Since undergrad, I have come to view the drive between my apartment and my parents’ home as cathartic; after five hours of staring at Texas’ open scenery, one cannot help but emerge at the destination with their mind completely cleared and ready to take in the new surroundings. The entire experience sort of forces you out of your natural routine and into a new one — one that is malleable to the influences of the new people around you. Before visiting home, I always go through a thought process whose outcome I never seem to learn from: I am always hesitant to visit home and never intend on staying long, but I am always so glad that I stopped to visit.
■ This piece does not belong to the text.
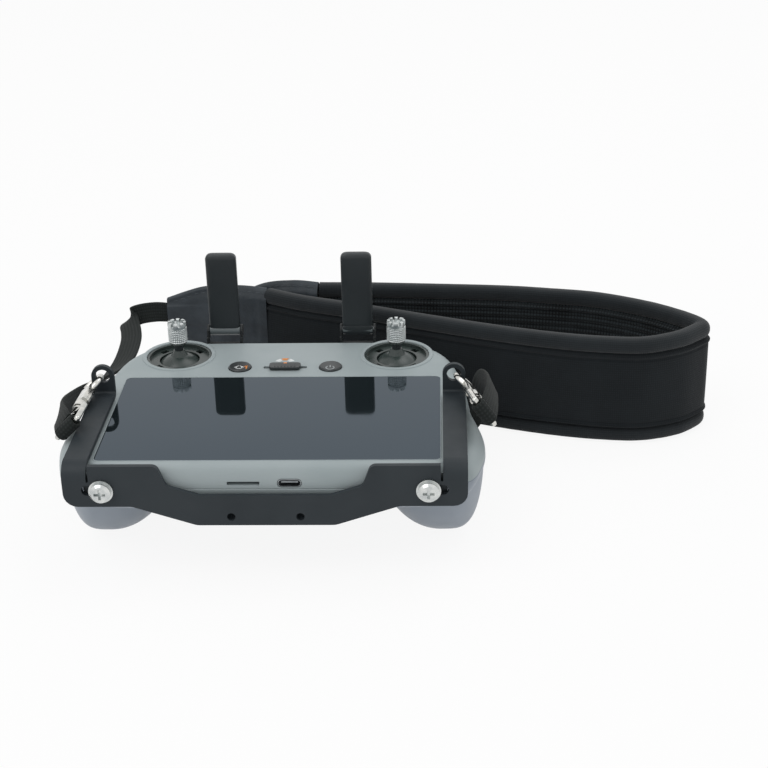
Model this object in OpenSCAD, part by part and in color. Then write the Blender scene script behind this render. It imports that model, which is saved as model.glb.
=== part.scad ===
// Radio transmitter controller with a built-in screen, held in a sheet-metal harness bracket
// that hangs from a padded neck strap by two snap hooks. Millimetres, +Z up, +Y away from the
// user. The origin lies on the table, straight below the middle of the screen.

/* [Casing] */
// Width of the controller across its grips
body_w = 168.4; // [160:0.2:180]
// Height of the top face over the table
face_z = 46; // [44:0.5:50]
// Distance of the near wall from the screen's middle
near_y = 43.8; // [42.5:0.1:46]
// Distance of the far wall from the screen's middle
far_y = 77.2; // [77:0.1:80]
// Height of the parting line between the two shells
part_z = 37; // [35:0.5:39]
// Underside of the casing's middle at the near wall
belly_near_z = 26.2; // [26:0.1:28]
// Underside of the casing's middle at the far wall
belly_far_z = 17; // [16:0.1:18]
// Wall of the casing's face and sides
wall = 2.4; // [2:0.1:2.6]
// How much narrower the waist behind the grips is, each side
waist = 5.4; // [4:0.1:6]
// Distance of each grip's middle from the centre line
grip_x = 66.5; // [64:0.1:67]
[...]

Visiting family has a powerful grounding effect that forces you to look at yourself in terms of the “big picture” — I always leave with renewed resolve to tackle the challenges in front of me.
Roughly a month after I drove to Houston, I sit here typing this post from my parents’ house, making preparations to leave this Sunday. My stay has been both relaxing and productive, as I spent some of my free time strolling through a couple of nursing schools to get a better feel for my objective. While here, one of my classes also started so I was able to get back into the mode of reading and working on assignments. I must say, it feels great to have deadlines and obligations again– a part of me derives so much fun in intelligently scheduling tasks that need to be completed. Truly, it made a difference to be able to say that I was a student again.
Now, these accelerated classes are of course no joke, but after dealing with the unnecessarily fast-paced treadmill-from-hell that was TCOM’s curriculum, their speed seems like a leisurely stroll in comparison. I will gladly take assignments due on the weekends if it means not having to read the hundreds of slides I had to familiarize myself with daily in medical school.
Even so, while I am happy that things are taking shape and moving again, the coming year is still fairly unpredictable at this point. With so many unfinished prerequisites, it is doubtful that I will gain admission to one of the Fall 2015 nursing classes (while nursing schools do admit students with outstanding prerequisite-work, they feel less secure in taking applicants with a lot of unfinished credits). I am still hopeful, but I am not counting on it. If I am not admitted in the Fall, I will have to wait until the Spring of 2016 — another year. If that does become the case, I will likely opt for a full-time position at my job to weather things out as I try again. Either way, I am confident that things will work out one way or another. Whether this time next year I am going through nursing school or working the night shift at the ER, I would at the very least be stable and afloat with my direction still intact.